Même si le président a dit que chaque département serait libre d’équiper en ordinateurs ou tablettes au plus près des besoins des équipes, l’équipement individuel des collégiens, de 5e, semble être ce qui est prévu. Or ce n’est pas forcément le plus efficace et le plus pertinent. Équiper les professeurs/équipes qui ont un projet d’utilisation concret, avec le matériel adapté au projet, et pas forcément individuel pour chaque élève, limite le risque de voir le matériel inutilisé. De plus, un équipement de chaque élève suppose des gestions lourdes de flottes, des connexions très performantes… Être à plusieurs élèves autour d’une tablette ou d’un ordinateur, favorise le travail collaboratif, la réflexion sur les usages, la prise de distance réflexive. Ne faudrait-il pas plutôt inciter à l’équipement des professeurs/équipes plutôt que des élèves qui ont souvent un meilleur équipement personnel chez eux ? Des aides à l’achat ou des prêts pourraient être prévus pour les élèves (boursiers par exemple) non équipés, ce qui serait moins lourd, moins coûteux à gérer et plus équitable au final.


À propos des contenus 

Les contenus créés par les enseignants ont été évoqués, c’est une bonne chose mais avec quelle reconnaissance, quelle contrepartie ?

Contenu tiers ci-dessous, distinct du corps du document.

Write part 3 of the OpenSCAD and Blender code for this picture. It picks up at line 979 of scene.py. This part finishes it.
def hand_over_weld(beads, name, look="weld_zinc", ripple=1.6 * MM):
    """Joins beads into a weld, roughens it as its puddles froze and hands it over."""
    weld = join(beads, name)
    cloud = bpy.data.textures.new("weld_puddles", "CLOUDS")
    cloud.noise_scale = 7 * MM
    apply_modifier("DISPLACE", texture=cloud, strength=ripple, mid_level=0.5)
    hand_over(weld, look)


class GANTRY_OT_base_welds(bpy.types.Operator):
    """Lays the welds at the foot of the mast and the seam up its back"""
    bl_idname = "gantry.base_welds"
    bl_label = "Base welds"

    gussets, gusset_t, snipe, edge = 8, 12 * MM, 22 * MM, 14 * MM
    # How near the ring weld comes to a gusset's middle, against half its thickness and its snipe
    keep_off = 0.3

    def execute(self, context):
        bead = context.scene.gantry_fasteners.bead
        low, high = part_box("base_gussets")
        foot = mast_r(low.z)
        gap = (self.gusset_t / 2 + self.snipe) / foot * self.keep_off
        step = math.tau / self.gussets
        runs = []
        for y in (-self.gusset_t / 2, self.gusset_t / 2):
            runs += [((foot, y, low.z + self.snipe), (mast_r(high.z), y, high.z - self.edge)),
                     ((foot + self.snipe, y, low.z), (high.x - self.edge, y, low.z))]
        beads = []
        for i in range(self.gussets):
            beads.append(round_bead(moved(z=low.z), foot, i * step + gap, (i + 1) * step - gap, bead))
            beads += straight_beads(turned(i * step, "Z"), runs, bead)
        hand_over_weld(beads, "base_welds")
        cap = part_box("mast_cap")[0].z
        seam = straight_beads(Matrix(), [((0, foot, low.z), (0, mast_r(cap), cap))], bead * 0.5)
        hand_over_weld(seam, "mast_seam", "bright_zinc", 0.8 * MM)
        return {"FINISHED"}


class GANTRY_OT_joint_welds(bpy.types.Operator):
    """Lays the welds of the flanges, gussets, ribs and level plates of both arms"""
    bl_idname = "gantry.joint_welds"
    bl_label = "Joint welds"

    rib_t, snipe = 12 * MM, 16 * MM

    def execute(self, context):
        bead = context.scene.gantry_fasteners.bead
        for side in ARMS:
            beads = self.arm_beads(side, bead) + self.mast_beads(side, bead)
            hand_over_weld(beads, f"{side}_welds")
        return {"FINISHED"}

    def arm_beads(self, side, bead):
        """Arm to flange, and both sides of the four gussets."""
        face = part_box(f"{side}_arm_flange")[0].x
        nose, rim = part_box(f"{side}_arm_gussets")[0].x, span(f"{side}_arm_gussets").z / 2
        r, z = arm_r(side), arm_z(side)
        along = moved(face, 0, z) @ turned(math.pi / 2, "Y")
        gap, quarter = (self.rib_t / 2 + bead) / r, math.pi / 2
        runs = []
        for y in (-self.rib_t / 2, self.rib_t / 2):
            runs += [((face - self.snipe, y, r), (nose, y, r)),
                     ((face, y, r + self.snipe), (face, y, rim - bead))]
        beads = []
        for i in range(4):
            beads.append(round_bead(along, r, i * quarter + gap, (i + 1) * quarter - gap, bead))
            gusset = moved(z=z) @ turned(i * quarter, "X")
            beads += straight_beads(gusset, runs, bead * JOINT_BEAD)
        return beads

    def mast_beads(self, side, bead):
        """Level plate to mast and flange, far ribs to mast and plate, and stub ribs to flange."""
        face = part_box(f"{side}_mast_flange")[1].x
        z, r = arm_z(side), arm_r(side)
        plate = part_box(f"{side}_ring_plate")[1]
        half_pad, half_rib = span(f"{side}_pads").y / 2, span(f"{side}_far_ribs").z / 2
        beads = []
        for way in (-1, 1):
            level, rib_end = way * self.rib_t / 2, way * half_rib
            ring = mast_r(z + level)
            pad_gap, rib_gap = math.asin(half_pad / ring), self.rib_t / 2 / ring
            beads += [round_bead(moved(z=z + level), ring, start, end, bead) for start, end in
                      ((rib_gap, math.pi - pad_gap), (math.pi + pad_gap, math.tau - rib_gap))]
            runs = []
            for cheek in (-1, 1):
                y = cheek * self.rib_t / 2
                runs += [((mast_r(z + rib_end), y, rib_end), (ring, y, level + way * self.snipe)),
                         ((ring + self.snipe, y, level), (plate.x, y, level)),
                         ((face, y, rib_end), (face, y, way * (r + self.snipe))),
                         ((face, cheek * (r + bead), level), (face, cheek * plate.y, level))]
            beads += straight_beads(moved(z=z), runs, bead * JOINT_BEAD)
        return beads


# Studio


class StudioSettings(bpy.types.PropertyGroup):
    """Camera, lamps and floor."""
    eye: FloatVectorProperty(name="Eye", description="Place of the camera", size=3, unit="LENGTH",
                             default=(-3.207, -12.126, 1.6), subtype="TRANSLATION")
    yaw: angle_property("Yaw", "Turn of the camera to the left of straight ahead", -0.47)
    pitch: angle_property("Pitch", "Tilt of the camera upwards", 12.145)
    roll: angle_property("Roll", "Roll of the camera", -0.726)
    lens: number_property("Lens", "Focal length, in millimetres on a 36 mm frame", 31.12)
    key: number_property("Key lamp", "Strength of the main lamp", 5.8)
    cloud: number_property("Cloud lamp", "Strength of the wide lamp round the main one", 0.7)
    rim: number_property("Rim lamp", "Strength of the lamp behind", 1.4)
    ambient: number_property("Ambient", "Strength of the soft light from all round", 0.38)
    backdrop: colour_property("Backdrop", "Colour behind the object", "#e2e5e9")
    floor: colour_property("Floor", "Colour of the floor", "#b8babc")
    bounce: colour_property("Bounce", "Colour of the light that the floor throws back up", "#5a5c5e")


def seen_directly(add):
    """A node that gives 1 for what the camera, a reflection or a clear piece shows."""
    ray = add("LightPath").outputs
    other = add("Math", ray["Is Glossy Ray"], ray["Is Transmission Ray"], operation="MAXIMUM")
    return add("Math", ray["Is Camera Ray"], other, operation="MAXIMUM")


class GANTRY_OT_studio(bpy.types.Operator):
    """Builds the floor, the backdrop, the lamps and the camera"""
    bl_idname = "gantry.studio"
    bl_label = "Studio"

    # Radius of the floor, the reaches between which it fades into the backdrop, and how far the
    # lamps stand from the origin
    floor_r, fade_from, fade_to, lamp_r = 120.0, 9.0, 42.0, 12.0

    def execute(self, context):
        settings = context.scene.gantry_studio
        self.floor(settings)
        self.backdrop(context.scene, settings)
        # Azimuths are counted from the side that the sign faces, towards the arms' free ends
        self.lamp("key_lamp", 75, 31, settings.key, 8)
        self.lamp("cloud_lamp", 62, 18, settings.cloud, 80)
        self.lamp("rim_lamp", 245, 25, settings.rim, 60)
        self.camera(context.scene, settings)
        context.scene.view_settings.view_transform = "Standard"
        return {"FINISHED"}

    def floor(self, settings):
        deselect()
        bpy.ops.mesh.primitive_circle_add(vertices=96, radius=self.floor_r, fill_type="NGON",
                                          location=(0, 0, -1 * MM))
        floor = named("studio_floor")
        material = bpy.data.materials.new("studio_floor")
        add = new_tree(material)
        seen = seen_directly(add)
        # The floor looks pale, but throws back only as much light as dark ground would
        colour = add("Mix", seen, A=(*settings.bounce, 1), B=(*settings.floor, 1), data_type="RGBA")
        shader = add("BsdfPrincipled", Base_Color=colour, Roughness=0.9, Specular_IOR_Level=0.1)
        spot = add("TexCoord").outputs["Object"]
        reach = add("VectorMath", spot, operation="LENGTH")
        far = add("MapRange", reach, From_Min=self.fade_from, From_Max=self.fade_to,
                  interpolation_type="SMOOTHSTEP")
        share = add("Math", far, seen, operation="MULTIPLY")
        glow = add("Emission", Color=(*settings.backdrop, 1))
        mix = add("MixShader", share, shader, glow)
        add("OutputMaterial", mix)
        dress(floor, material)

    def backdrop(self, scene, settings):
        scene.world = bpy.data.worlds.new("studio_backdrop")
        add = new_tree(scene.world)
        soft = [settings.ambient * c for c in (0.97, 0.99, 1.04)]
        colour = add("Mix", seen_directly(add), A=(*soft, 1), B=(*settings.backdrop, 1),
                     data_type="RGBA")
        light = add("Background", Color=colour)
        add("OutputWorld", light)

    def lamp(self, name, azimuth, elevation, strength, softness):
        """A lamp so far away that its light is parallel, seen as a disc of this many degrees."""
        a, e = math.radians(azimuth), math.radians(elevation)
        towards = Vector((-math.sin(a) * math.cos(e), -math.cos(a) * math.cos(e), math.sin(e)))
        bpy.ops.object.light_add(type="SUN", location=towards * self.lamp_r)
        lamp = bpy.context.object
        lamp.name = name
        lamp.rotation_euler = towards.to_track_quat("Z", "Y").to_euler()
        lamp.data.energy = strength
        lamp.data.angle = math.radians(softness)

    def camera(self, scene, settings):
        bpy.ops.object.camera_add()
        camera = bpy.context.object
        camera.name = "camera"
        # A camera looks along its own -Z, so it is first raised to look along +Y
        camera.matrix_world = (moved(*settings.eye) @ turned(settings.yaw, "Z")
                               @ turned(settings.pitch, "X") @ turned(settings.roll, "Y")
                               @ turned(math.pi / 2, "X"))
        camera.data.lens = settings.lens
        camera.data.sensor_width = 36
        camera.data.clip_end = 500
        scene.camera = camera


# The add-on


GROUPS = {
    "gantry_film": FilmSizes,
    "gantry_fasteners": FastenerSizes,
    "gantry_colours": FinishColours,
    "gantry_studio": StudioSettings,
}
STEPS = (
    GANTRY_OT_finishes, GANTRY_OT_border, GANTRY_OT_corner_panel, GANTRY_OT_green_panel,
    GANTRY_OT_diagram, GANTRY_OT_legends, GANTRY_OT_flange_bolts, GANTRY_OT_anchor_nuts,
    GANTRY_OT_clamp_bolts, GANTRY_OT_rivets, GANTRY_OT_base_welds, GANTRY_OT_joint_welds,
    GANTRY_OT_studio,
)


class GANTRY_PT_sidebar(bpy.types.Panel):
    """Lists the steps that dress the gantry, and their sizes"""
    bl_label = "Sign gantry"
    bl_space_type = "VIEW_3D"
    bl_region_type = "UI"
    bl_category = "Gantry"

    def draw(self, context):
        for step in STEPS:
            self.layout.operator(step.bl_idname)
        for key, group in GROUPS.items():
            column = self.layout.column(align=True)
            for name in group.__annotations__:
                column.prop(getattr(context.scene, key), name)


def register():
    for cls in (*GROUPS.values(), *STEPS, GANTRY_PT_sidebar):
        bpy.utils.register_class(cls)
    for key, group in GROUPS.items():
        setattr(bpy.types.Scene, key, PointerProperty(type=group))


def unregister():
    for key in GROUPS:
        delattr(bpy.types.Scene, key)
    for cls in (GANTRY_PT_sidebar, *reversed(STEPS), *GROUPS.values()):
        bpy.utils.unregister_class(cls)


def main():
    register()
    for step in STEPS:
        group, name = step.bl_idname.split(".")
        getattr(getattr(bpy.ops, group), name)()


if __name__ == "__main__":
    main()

Les aides aux entreprises innovantes ne pourraient-elles pas être aussi attribuées aux enseignants qui produisent des contenus et ont créé leur entreprise ? Il faut aussi penser aux start-up faisant des propositions novatrices qui ne sont souvent pas aidées.

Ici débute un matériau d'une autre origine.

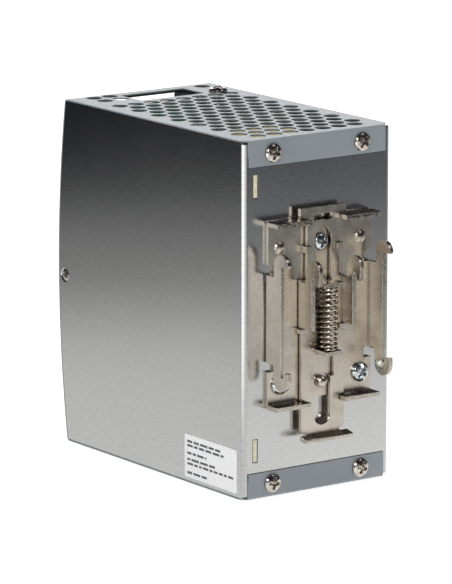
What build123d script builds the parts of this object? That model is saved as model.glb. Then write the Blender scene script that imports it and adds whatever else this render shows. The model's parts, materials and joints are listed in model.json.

À aucun moment, les élèves ne sont envisagés comme étant aussi potentiellement créateurs de contenus, alors qu’il faudrait encourager et soutenir les propositions d’outils et services allant en ce sens.

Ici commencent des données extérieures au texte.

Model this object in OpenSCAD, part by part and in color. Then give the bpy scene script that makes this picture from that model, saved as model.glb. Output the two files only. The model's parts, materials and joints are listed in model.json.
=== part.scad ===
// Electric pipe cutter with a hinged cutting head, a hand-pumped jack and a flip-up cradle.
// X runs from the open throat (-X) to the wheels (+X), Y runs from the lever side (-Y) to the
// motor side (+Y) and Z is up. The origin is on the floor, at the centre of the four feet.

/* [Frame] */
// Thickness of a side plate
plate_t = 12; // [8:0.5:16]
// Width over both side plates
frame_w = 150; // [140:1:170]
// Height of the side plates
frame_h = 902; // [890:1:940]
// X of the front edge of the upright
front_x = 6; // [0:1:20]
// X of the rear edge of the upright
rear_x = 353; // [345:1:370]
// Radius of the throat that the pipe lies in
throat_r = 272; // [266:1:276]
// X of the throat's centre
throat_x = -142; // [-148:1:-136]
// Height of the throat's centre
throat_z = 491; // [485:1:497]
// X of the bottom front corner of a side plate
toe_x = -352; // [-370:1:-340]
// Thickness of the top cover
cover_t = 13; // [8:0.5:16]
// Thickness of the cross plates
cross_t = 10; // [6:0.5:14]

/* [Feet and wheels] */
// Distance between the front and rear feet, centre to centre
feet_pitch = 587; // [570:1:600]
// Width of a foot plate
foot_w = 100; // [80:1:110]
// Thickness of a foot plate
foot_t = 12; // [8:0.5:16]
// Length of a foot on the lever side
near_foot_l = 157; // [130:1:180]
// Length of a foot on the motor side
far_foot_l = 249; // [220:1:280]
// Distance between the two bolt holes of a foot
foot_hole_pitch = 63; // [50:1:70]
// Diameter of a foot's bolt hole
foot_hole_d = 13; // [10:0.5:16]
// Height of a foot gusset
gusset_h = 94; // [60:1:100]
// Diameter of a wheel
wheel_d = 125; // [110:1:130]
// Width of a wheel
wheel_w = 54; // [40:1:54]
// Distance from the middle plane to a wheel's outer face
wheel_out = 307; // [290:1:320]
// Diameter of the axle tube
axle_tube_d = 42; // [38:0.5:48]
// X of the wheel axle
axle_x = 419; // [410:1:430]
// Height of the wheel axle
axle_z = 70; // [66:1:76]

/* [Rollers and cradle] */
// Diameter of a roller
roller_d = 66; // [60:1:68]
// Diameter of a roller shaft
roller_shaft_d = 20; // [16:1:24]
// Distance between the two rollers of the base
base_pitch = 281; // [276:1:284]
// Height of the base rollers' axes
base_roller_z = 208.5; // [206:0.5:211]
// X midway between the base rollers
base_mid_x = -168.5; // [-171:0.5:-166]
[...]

La grande plateforme annoncée “qui assurera la diffusion et le partage de toutes les ressources entre tous les professeurs et tous les élèves ; qui contiendra tous les contenus, produits par les éditeurs scolaires mais également les entreprises innovantes, les enseignants eux-mêmes” quelle est-elle ? S’agit-il de Viaéduc (https://www.reseau-canope.fr/actualites/actualite/viaeduc-le-nouveau-reseau-professionnel-des-enseignants.html), le réseau des enseignants proposé par Canopé, ou d’autre chose ?


Les contenus enseignés ?

La focalisation est trop grande sur l’informatique/la programmation/le code au détriment de la culture numérique
(plutôt que digitale) qui devrait être une préoccupation centrale et transversale. Si ce qui est annoncé pour l’élémentaire et le collège est assez clair au vu des projets de programmes en cours (c’est beaucoup plus flou pour le lycée). Qui va assurer les cours d’informatique annoncés en seconde ? L’extension de l’ISN (Informatique et sciences du numérique) va-t-elle concerner toutes les filières ou seulement celles du lycée général ? Quel est le calendrier ?

Réussir à faire changer l’école avec le numérique, au plus près des besoins des élèves et des attentes des enseignants, sans gâchis d’argent public, est essentiel pour nous. C’est pourquoi, à notre demande, le SE-Unsa sera prochainement reçu à la DNE (Direction du numérique pour l’éducation) au ministère pour poser ces questions et rappeler nos 10 propositions pour une école connectée au XXIe siècle.